My last column, “Tier Wars,” discussed the issue of data center “standards” from differing organizations, which directly or indirectly focus on the redundancy levels of facility power and cooling infrastructure. The true purpose is to ensure that the application and data is protected and “available.” While there will still be a need for the more traditional data centers with high levels of redundant infrastructure for critical core operations, the “edge” data center will become more pervasive. As evidence of this, on September 19th the Uptime Institute, which is normally focused on the traditional UI Tier (I-IV) Certified large data center, announced its “Tier Ready Certification” for edge data centers aimed at smaller pre-fabricated modular, micro, and container data centers. Most of these units are expected to be Tier I or II.

 “The TIER-Ready program enables manufacturers to work with Uptime Institute to validate the specific designs of their pre-built solutions. Customers of these TIER-Ready solutions will enjoy reduced time and cost for a Tier Certified data center. TIER-Ready solutions are available now from a wide variety of manufacturers,” according to the press release.
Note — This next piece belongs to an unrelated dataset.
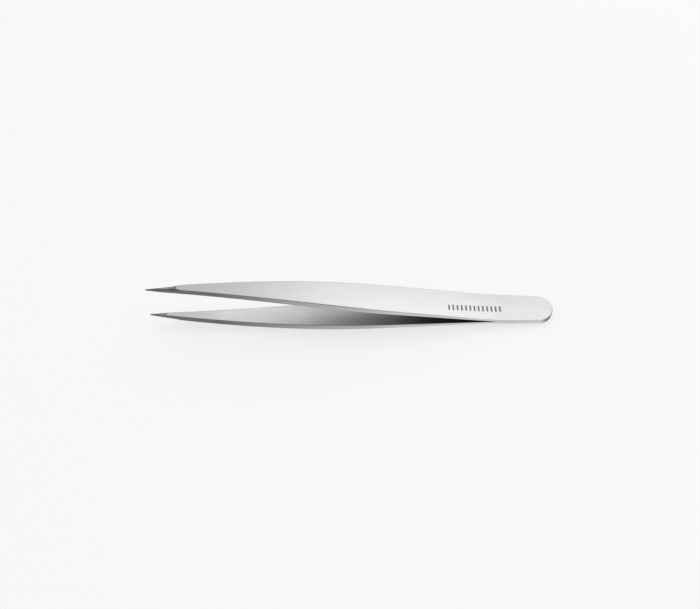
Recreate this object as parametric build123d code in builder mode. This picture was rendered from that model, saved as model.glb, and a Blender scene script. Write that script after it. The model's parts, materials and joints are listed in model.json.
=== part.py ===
from build123d import *

import os
from math import asin, atan2, cos, degrees, radians, sin, tan

# Straight-tip precision tweezers, in millimetres.
#
# Two steel strips are spot-welded together at the heel and spring apart towards fine
# points. The model lies the way the tweezers lie on a table: on the belly of the lower
# arm and on the heel end. +Z is up, +X runs from the tips to the heel, and the origin is
# at the centre of the footprint.
#
# Both arms are drawn in the tool's own frame: s runs from the tips (0) to the heel end,
# y is the width, and w is the height above the mid-plane in which the two strips meet.

# Outline seen from above, in the mid-plane
length = 120.0
body_width = 10.0  # parallel stretch
heel_width = 9.4  # across the rounded heel end
needle_width = 3.9  # where the straight-sided point ends
tip_width = 0.26
needle_length = 20.0  # straight-sided point, from the tips
full_width_from_tip = 72.0
heel_taper_length = 15.0  # from the heel end

# Side view of one strip
weld_pad_length = 17.0  # where the strips lie flat together
spring_end_from_heel = 22.0  # the strip is thin up to here
grip_start_from_tip = 62.0  # and at its full thickness from here
plate_thickness = 0.9
grip_thickness = 1.8
bend_radius = 30.0
splay_angle = 4.36  # degrees, of the straight inner face
bow_start_from_tip = 50.0  # the inner face bows inward ahead of this
closing_angle = 3.3  # degrees that each arm turns until the tips meet

# Ground point
facet_length = 5.0  # gripping facet on the inner face
grind_length = 9.0  # on the outer face
grind_thickness = 2.0  # where the outer grind starts, above the gripping facet's plane
tip_thickness = 0.3

# Flexure, reduced to a hinge in the thin part of each strip
flexure_from_heel = 25.0
knuckle_radius = 0.9

# Spot welds, wholly inside the heel
weld_diameter = 3.8
weld_depth = 0.5  # into each strip
weld_places_from_heel = (5.5, 12.0)

# Clearances and edges
tip_clearance = 0.02  # closed gripping facet to the mid-plane
knuckle_clearance = 0.03
edge_radius = 0.2  # outer edges of both strips

# Side view, as (s, w) points
splay_slope = tan(radians(splay_angle))
pad_front = length - weld_pad_length
spring_end = length - spring_end_from_heel
inner_at_spring_end = splay_slope * (pad_front - spring_end)
inner_at_grip = splay_slope * (pad_front - grip_start_from_tip)
bow_start = Vector(bow_start_from_tip, splay_slope * (pad_front - bow_start_from_tip))
outer_spring_end = Vector(spring_end, inner_at_spring_end + plate_thickness)
outer_grip_start = Vector(grip_start_from_tip, inner_at_grip + grip_thickness)
outer_run = outer_grip_start - outer_spring_end

# Plan view: where the sides swell out of the needle, and where they taper to the heel
swell = (full_width_from_tip - needle_length) / 3
taper_start = length - heel_taper_length
round_start = length - heel_width / 2
taper_middle = (taper_start + round_start) / 2

# The hinge axis is half-way through the strip's thickness
flexure_s = length - flexure_from_heel
flexure_inner = splay_slope * (pad_front - flexure_s)
flexure_outer = outer_spring_end.Y + (flexure_s - spring_end) * outer_run.Y / outer_run.X
flexure = Vector(flexure_s, (flexure_inner + flexure_outer) / 2)

# The gripping facet lies along the mid-plane when the arm has turned by closing_angle
closed_drop = flexure.Y - tip_clearance
facet_run = Vector(-cos(radians(closing_angle)), sin(radians(closing_angle)))
facet_foot = flexure + Vector(-facet_run.Y, facet_run.X) * closed_drop
tip_inner = facet_foot - facet_run * (facet_foot.X / facet_run.X)
facet_back = tip_inner - facet_run * facet_length
tip_outer = tip_inner + Vector(0, tip_thickness)
facet_slope = facet_run.Y / facet_run.X
grind_back = Vector(grind_length, tip_inner.Y + grind_length * facet_slope + grind_thickness)

bow = TangentArc(bow_start, facet_back, tangent=(-1, splay_slope))
belly = TangentArc(outer_grip_start, grind_back, tangent=outer_run)

# At rest the heel's lower corner and the belly of the lower arm touch the table
heel_corner = Vector(length, plate_thickness)
to_centre = heel_corner - belly.arc_center
rest_tilt = asin(belly.radius / to_centre.length) - atan2(to_centre.Y, to_centre.X)
x_low = -tip_outer.Y * sin(rest_tilt)
x_high = length * cos(rest_tilt) + plate_thickness * sin(rest_tilt)
mid_origin = Vector(
    -(x_low + x_high) / 2,
    0,
    length * sin(rest_tilt) + plate_thickness * cos(rest_tilt),
)
mid_plane = Plane(
    mid_origin,
    x_dir=(cos(rest_tilt), 0, -sin(rest_tilt)),
    z_dir=(sin(rest_tilt), 0, cos(rest_tilt)),
)
side_plane = Plane(mid_origin, x_dir=mid_plane.x_dir, z_dir=(0, -1, 0))


def tip_side(round_radius):
    """Side view of all that lies ahead of the hinge, ended by a round on its axis."""
    with BuildSketch(side_plane) as region:
        with Locations((flexure.X, flexure.Y)):
            Rectangle(length, length, align=(Align.MAX, Align.CENTER))
            Circle(round_radius)
    return region.sketch


# One whole strip, as it is before it is parted at the flexure
with BuildPart() as strip:
    with BuildSketch(side_plane) as side_view:
        with BuildLine():
            FilletPolyline(
                (length, 0),
                (pad_front, 0),
                bow_start,
                radius=bend_radius + plate_thickness,
            )
            add(bow)
            Polyline(facet_back, tip_inner, tip_outer, grind_back)
            add(belly)
            FilletPolyline(
                outer_grip_start,
                outer_spring_end,
                (pad_front, plate_thickness),
                heel_corner,
                radius=bend_radius,
            )
            Line(heel_corner, (length, 0))
        make_face()
    extrude(amount=body_width, both=True)
    with BuildSketch(mid_plane) as plan_view:
        with BuildLine():
            needle = Line((0, tip_width / 2), (needle_length, needle_width / 2))
            Bezier(
                needle @ 1,
                (needle @ 1) + (needle % 1) * (swell / (needle % 1).X),
                (full_width_from_tip - swell, body_width / 2),
                (full_width_from_tip, body_width / 2),
            )
            Line((full_width_from_tip, body_width / 2), (taper_start, body_width / 2))
            Bezier(
                (taper_start, body_width / 2),
                (taper_middle, body_width / 2),
                (taper_middle, heel_width / 2),
                (round_start, heel_width / 2),
            )
            TangentArc((round_start, heel_width / 2), (length, 0), tangent=(1, 0))
            mirror(about=Plane.XZ)
            Line((0, tip_width / 2), (0, -tip_width / 2))
        make_face()
    extrude(amount=length, both=True, mode=Mode.INTERSECT)

# Weld nuggets, one lens at each place, half in each strip
with BuildPart() as spot_welds:
    for place in weld_places_from_heel:
        weld_centre = length - place
        with BuildSketch(side_plane) as half_lens:
            with BuildLine():
                rim = (weld_centre + weld_diameter / 2, 0)
                TangentArc((weld_centre, weld_depth), rim, tangent=(1, 0))
                TangentArc((weld_centre, -weld_depth), rim, tangent=(1, 0))
                Line((weld_centre, weld_depth), (weld_centre, -weld_depth))
            make_face()
        revolve(axis=Axis(mid_plane.from_local_coords((weld_centre, 0, 0)), mid_plane.z_dir))
spot_welds.part.label = "spot_welds"

# Rear of the upper strip: the weld pad and the start of the spring
with BuildPart() as upper_heel:
    add(strip.part)
    extrude(
        tip_side(knuckle_radius + knuckle_clearance),
        amount=body_width,
        both=True,
        mode=Mode.SUBTRACT,
    )
    # The outer rim runs on smoothly from the round end along both sides
    end_rims = upper_heel.edges().group_by(Axis(mid_origin, mid_plane.x_dir))[-1]
    fillet(end_rims.sort_by(Axis(mid_origin, mid_plane.z_dir))[-1], edge_radius)
    add(spot_welds.part, mode=Mode.SUBTRACT)
upper_heel.part.label = "upper_heel"

# Front of the upper strip, from the flexure to the tip
with BuildPart() as upper_arm:
    add(strip.part)
    extrude(tip_side(knuckle_radius), amount=body_width, both=True, mode=Mode.INTERSECT)
    # Each outer rim runs on smoothly from the ground point, over the belly, to the flexure
    for side in (0, -1):
        belly_face = upper_arm.faces().filter_by(GeomType.CYLINDER).sort_by(Axis.Z)[-1]
        rims = belly_face.edges().filter_by(Axis.Y, reverse=True)
        fillet(rims.sort_by(Axis.Y)[side], edge_radius)
upper_arm.part.label = "upper_arm"

# The lower strip is the upper one mirrored in the mid-plane
with BuildPart() as lower_heel:
    mirror(upper_heel.part, about=mid_plane)
lower_heel.part.label = "lower_heel"

with BuildPart() as lower_arm:
    mirror(upper_arm.part, about=mid_plane)
lower_arm.part.label = "lower_arm"

os.makedirs("parts", exist_ok=True)
for piece in (upper_arm, lower_arm, upper_heel, lower_heel, spot_welds):
    export_step(piece.part, f"parts/{piece.part.label}.step")

flexure_up = mid_plane.from_local_coords((flexure.X, 0, flexure.Y))
flexure_down = mid_plane.from_local_coords((flexure.X, 0, -flexure.Y))
print("tip opening", round(2 * tip_inner.Y, 3), "rest tilt", round(degrees(rest_tilt), 3))
print("upper flexure axis at", flexure_up, "lower", flexure_down)
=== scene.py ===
import json
import math

import bmesh
import bpy
from mathutils import Matrix, Vector


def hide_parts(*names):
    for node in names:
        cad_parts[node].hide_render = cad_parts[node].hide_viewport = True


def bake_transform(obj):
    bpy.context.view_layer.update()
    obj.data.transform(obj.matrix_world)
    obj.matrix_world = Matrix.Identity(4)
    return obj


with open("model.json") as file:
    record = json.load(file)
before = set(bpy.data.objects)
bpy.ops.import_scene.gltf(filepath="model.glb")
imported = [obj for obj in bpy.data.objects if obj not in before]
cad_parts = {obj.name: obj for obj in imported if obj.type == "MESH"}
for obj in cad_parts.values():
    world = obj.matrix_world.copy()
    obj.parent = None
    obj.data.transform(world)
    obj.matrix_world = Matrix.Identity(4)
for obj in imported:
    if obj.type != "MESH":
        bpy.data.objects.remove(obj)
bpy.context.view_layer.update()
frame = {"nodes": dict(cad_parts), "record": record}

# Straight-tip precision tweezers in satin stainless steel, lying on a pale table.
#
# Each arm is one smooth strip of steel that replaces the CAD heel and arm, and bends at
# the flexure. Points on an arm are (s, y, w) in the tool's own frame, in metres: s runs
# from the tips to the heel end, y across the width, and w up from the mid-plane in which
# the two strips meet. The same sizes as in the CAD part are used throughout.

# ---------------------------------------------------------------- sizes, in metres
LENGTH = 0.120
BODY_WIDTH = 0.010
HEEL_WIDTH = 0.0094
NEEDLE_WIDTH = 0.0039
TIP_WIDTH = 0.00026
NEEDLE_LENGTH = 0.020
FULL_WIDTH_FROM_TIP = 0.072
HEEL_TAPER_LENGTH = 0.015

WELD_PAD_LENGTH = 0.017
SPRING_END_FROM_HEEL = 0.022
GRIP_START = 0.062
PLATE_THICKNESS = 0.0009
GRIP_THICKNESS = 0.0018
BEND_RADIUS = 0.030
SPLAY_SLOPE = math.tan(math.radians(4.36))
BOW_START = 0.050
CLOSING_ANGLE = math.radians(3.3)
FLEXURE_FROM_HEEL = 0.025
TIP_CLEARANCE = 0.00002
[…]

This distributed edge computing model will only increase once 5G becomes fully developed and widely deployed. This will be tightly coupled with hyper-scale data centers with multiple communications paths which will play an integrated role highly intertwined with edge and mesh 5G nodes.

While 5G applications go far beyond just delivering more HD Netflix streams to smartphones, everyone will want a 5G phone once they become available. So for now, the new iPhone X is not 5G capable, despite being the first phone to break the kilo-buck price barrier. Nonetheless, I expect those who purchased them will be more than happy to upgrade to the first “5G ready” iPhone Y or Z when it becomes available. However, I would highly recommend they get the, ultra, really-ultra, “unlimited” data plan.